[start of SUPPLIED MATERIAL]
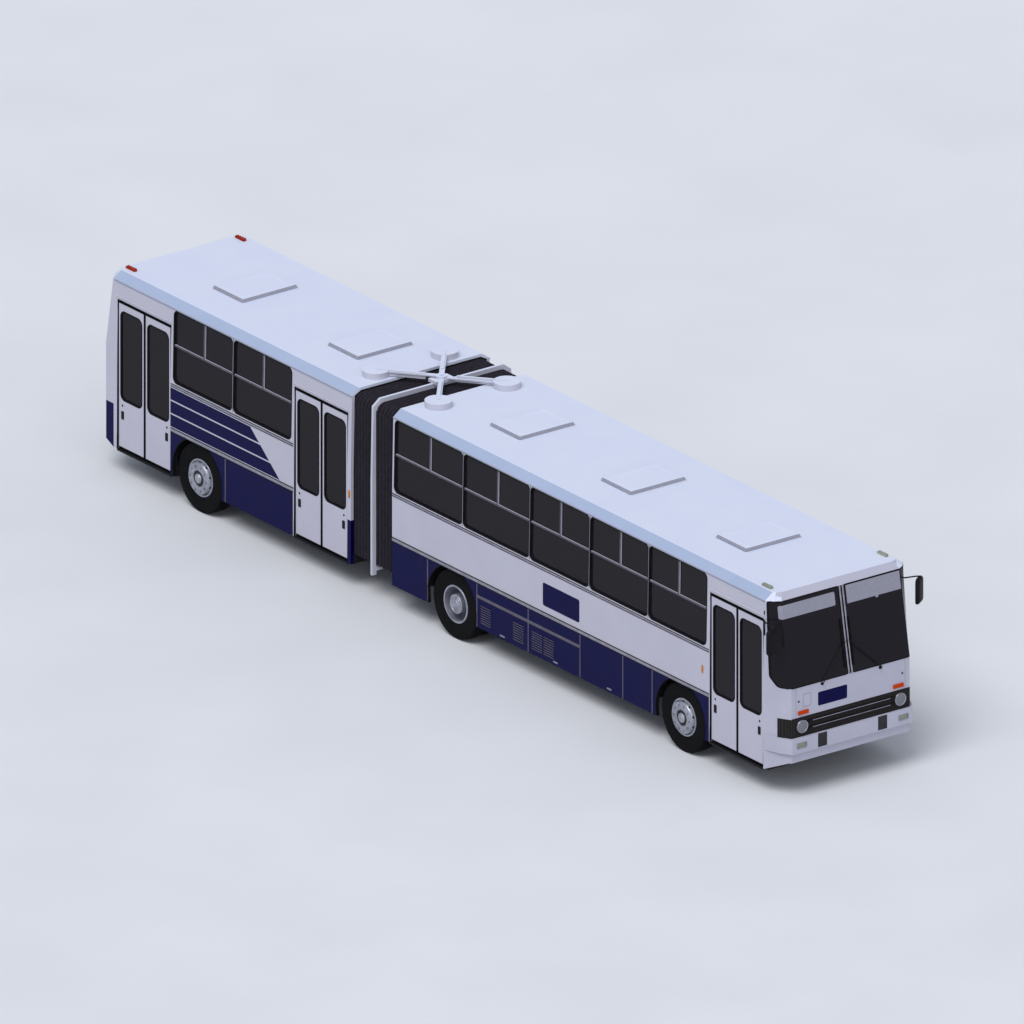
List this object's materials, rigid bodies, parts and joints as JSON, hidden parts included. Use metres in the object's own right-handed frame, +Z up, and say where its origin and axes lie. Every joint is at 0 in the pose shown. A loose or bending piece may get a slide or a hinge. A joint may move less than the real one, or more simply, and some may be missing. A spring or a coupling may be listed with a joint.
{
  "type": "articulated city bus",
  "caption": "Two-section city bus with a turntable joint, folded bellows, inward-swinging double doors and steered front wheels.",
  "frame": {"origin": "on the ground under the middle of the bus", "axes": "+X forward, +Y to the bus's left, +Z up"},
  "size_m": [16.5, 2.94, 3.205],
  "materials": {
    "body_paint": "satin coach enamel",
    "roof_paint": "satin coach enamel",
    "glass": "tinted safety glass",
    "black_frame": "black stoved paint",
    "bumper_plastic": "moulded plastic",
    "lamp_lens": "moulded lens",
    "mirror_shell": "moulded plastic",
    "floor_cover": "ribbed floor covering on plywood",
    "chassis_steel": "chassis black",
    "cast_parts": "painted casting",
    "seat_shell": "moulded seat shell",
    "bellows_cloth": "coated bellows fabric",
    "hoop_metal": "painted hoop",
    "tyre_rubber": "tyre rubber",
    "wheel_paint": "painted steel disc",
    "door_paint": "satin coach enamel",
    "tail_lens": "red lens"
  },
  "bodies": {
    "front_section": {"front_left_wall": "body_paint", "front_right_wall": "body_paint", "front_roof": "roof_paint", "front_mask": "body_paint", "front_glass": "glass", "front_portal": "black_frame", "front_bumper": "body_paint", "front_lamps": "lamp_lens", "mirrors": "mirror_shell", "front_floor": "floor_cover", "front_chassis": "chassis_steel", "engine": "cast_parts", "front_axle": "cast_parts", "drive_axle": "cast_parts", "turntable_base": "chassis_steel", "front_roof_link": "hoop_metal", "front_seats": "seat_shell"},
    "rear_section": {"rear_left_wall": "body_paint", "rear_right_wall": "body_paint", "rear_roof": "roof_paint", "tail_panel": "body_paint", "rear_glass": "glass", "rear_portal": "black_frame", "rear_floor": "floor_cover", "rear_chassis": "chassis_steel", "rear_axle": "cast_parts", "rear_seats": "seat_shell", "rear_lamps": "tail_lens", "rear_roof_link": "hoop_metal", "turntable_plate": "chassis_steel", "rear_bellows": "bellows_cloth"},
    "middle_hoop": {"hoop": "hoop_metal", "front_bellows": "bellows_cloth"},
    "left_steering": {"left_knuckle": "cast_parts"},
    "right_steering": {"right_knuckle": "cast_parts"},
    "front_left_wheel": {"front_left_tyre": "tyre_rubber", "front_left_rim": "wheel_paint"},
    "middle_left_wheel": {"middle_left_tyres": "tyre_rubber", "middle_left_rims": "wheel_paint"},
    "rear_left_wheel": {"rear_left_tyre": "tyre_rubber", "rear_left_rim": "wheel_paint"},
    "front_right_wheel": {"front_right_tyre": "tyre_rubber", "front_right_rim": "wheel_paint"},
    "middle_right_wheel": {"middle_right_tyres": "tyre_rubber", "middle_right_rims": "wheel_paint"},
    "rear_right_wheel": {"rear_right_tyre": "tyre_rubber", "rear_right_rim": "wheel_paint"},
    "front_door_fore_post": {"front_door_fore_arm": "chassis_steel"},
    "front_door_fore_leaf": {"front_door_fore_leaf": "door_paint"},
    "front_door_aft_post": {"front_door_aft_arm": "chassis_steel"},
    "front_door_aft_leaf": {"front_door_aft_leaf": "door_paint"},
    "middle_door_fore_post": {"middle_door_fore_arm": "chassis_steel"},
    "middle_door_fore_leaf": {"middle_door_fore_leaf": "door_paint"},
    "middle_door_aft_post": {"middle_door_aft_arm": "chassis_steel"},
    "middle_door_aft_leaf": {"middle_door_aft_leaf": "door_paint"},
    "rear_door_fore_post": {"rear_door_fore_arm": "chassis_steel"},
    "rear_door_fore_leaf": {"rear_door_fore_leaf": "door_paint"},
    "rear_door_aft_post": {"rear_door_aft_arm": "chassis_steel"},
    "rear_door_aft_leaf": {"rear_door_aft_leaf": "door_paint"}
  },
  "joints": [
    {"name": "articulation", "type": "hinge", "parent": "front_section", "child": "rear_section", "pos_m": [-1.652, 0, 0.69], "axis": [0, 0, 1], "range_deg": [-38, 38], "deforming": ["rear_bellows"]},
    {"name": "hoop_turn", "type": "hinge", "parent": "front_section", "child": "middle_hoop", "pos_m": [-1.652, 0, 0.69], "axis": [0, 0, 1], "range_deg": [-19, 19], "deforming": ["front_bellows"]},
    {"name": "steering_left", "type": "hinge", "parent": "front_section", "child": "left_steering", "pos_m": [5.79, 0.93, 0.535], "axis": [0, 0, 1], "range_deg": [-35, 35]},
    {"name": "steering_right", "type": "hinge", "parent": "front_section", "child": "right_steering", "pos_m": [5.79, -0.93, 0.535], "axis": [0, 0, 1], "range_deg": [-35, 35]},
    {"name": "front_left_wheel_spin", "type": "hinge", "parent": "left_steering", "child": "front_left_wheel", "pos_m": [5.79, 1.08, 0.535], "axis": [0, 1, 0], "continuous": true},
    {"name": "middle_left_wheel_spin", "type": "hinge", "parent": "front_section", "child": "middle_left_wheel", "pos_m": [0.29, 0.92, 0.535], "axis": [0, 1, 0], "continuous": true},
    {"name": "rear_left_wheel_spin", "type": "hinge", "parent": "rear_section", "child": "rear_left_wheel", "pos_m": [-5.85, 1.08, 0.535], "axis": [0, 1, 0], "continuous": true},
    {"name": "front_right_wheel_spin", "type": "hinge", "parent": "right_steering", "child": "front_right_wheel", "pos_m": [5.79, -1.08, 0.535], "axis": [0, 1, 0], "continuous": true},
    {"name": "middle_right_wheel_spin", "type": "hinge", "parent": "front_section", "child": "middle_right_wheel", "pos_m": [0.29, -0.92, 0.535], "axis": [0, 1, 0], "continuous": true},
    {"name": "rear_right_wheel_spin", "type": "hinge", "parent": "rear_section", "child": "rear_right_wheel", "pos_m": [-5.85, -1.08, 0.535], "axis": [0, 1, 0], "continuous": true},
    {"name": "front_door_aft_post_turn", "type": "hinge", "parent": "front_section", "child": "front_door_aft_post", "pos_m": [6.586, -1.165, 0.4], "axis": [0, 0, 1], "range_deg": [0, 88]},
    {"name": "front_door_aft_leaf_turn", "type": "hinge", "parent": "front_door_aft_post", "child": "front_door_aft_leaf", "pos_m": [6.8135, -1.165, 0.4], "axis": [0, 0, -1], "range_deg": [0, 176]},
    {"name": "front_door_fore_post_turn", "type": "hinge", "parent": "front_section", "child": "front_door_fore_post", "pos_m": [7.686, -1.165, 0.4], "axis": [0, 0, -1], "range_deg": [0, 88]},
    {"name": "front_door_fore_leaf_turn", "type": "hinge", "parent": "front_door_fore_post", "child": "front_door_fore_leaf", "pos_m": [7.4585, -1.165, 0.4], "axis": [0, 0, 1], "range_deg": [0, 176]},
    {"name": "middle_door_aft_post_turn", "type": "hinge", "parent": "rear_section", "child": "middle_door_aft_post", "pos_m": [-3.427, -1.165, 0.4], "axis": [0, 0, 1], "range_deg": [0, 88]},
    {"name": "middle_door_aft_leaf_turn", "type": "hinge", "parent": "middle_door_aft_post", "child": "middle_door_aft_leaf", "pos_m": [-3.1995, -1.165, 0.4], "axis": [0, 0, -1], "range_deg": [0, 176]},
    {"name": "middle_door_fore_post_turn", "type": "hinge", "parent": "rear_section", "child": "middle_door_fore_post", "pos_m": [-2.327, -1.165, 0.4], "axis": [0, 0, -1], "range_deg": [0, 88]},
    {"name": "middle_door_fore_leaf_turn", "type": "hinge", "parent": "middle_door_fore_post", "child": "middle_door_fore_leaf", "pos_m": [-2.5545, -1.165, 0.4], "axis": [0, 0, 1], "range_deg": [0, 176]},
    {"name": "rear_door_aft_post_turn", "type": "hinge", "parent": "rear_section", "child": "rear_door_aft_post", "pos_m": [-7.688, -1.165, 0.4], "axis": [0, 0, 1], "range_deg": [0, 88]},
    {"name": "rear_door_aft_leaf_turn", "type": "hinge", "parent": "rear_door_aft_post", "child": "rear_door_aft_leaf", "pos_m": [-7.4605, -1.165, 0.4], "axis": [0, 0, -1], "range_deg": [0, 176]},
    {"name": "rear_door_fore_post_turn", "type": "hinge", "parent": "rear_section", "child": "rear_door_fore_post", "pos_m": [-6.588, -1.165, 0.4], "axis": [0, 0, -1], "range_deg": [0, 88]},
    {"name": "rear_door_fore_leaf_turn", "type": "hinge", "parent": "rear_door_fore_post", "child": "rear_door_fore_leaf", "pos_m": [-6.8155, -1.165, 0.4], "axis": [0, 0, 1], "range_deg": [0, 176]}
  ],
  "couplings": [
    {"joint": "hoop_turn", "follows": "articulation", "ratio": 0.5},
    {"joint": "steering_right", "follows": "steering_left", "ratio": 1},
    {"joint": "front_door_aft_leaf_turn", "follows": "front_door_aft_post_turn", "ratio": 2},
    {"joint": "front_door_fore_post_turn", "follows": "front_door_aft_post_turn", "ratio": 1},
    {"joint": "front_door_fore_leaf_turn", "follows": "front_door_aft_post_turn", "ratio": 2},
    {"joint": "middle_door_aft_leaf_turn", "follows": "middle_door_aft_post_turn", "ratio": 2},
    {"joint": "middle_door_fore_post_turn", "follows": "middle_door_aft_post_turn", "ratio": 1},
    {"joint": "middle_door_fore_leaf_turn", "follows": "middle_door_aft_post_turn", "ratio": 2},
    {"joint": "rear_door_aft_leaf_turn", "follows": "rear_door_aft_post_turn", "ratio": 2},
    {"joint": "rear_door_fore_post_turn", "follows": "rear_door_aft_post_turn", "ratio": 1},
    {"joint": "rear_door_fore_leaf_turn", "follows": "rear_door_aft_post_turn", "ratio": 2}
  ]
}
[end of SUPPLIED MATERIAL]
*INSTRUCTIONS TO FOLLOW*:
Return each line that includes "origin".

*PROBLEM SOLUTION*:
List this object's materials, rigid bodies, parts and joints as JSON, hidden parts included. Use metres in the object's own right-handed frame, +Z up, and say where its origin and axes lie. Every joint is at 0 in the pose shown. A loose or bending piece may get a slide or a hinge. A joint may move less than the real one, or more simply, and some may be missing. A spring or a coupling may be listed with a joint.
  "frame": {"origin": "on the ground under the middle of the bus", "axes": "+X forward, +Y to the bus's left, +Z up"},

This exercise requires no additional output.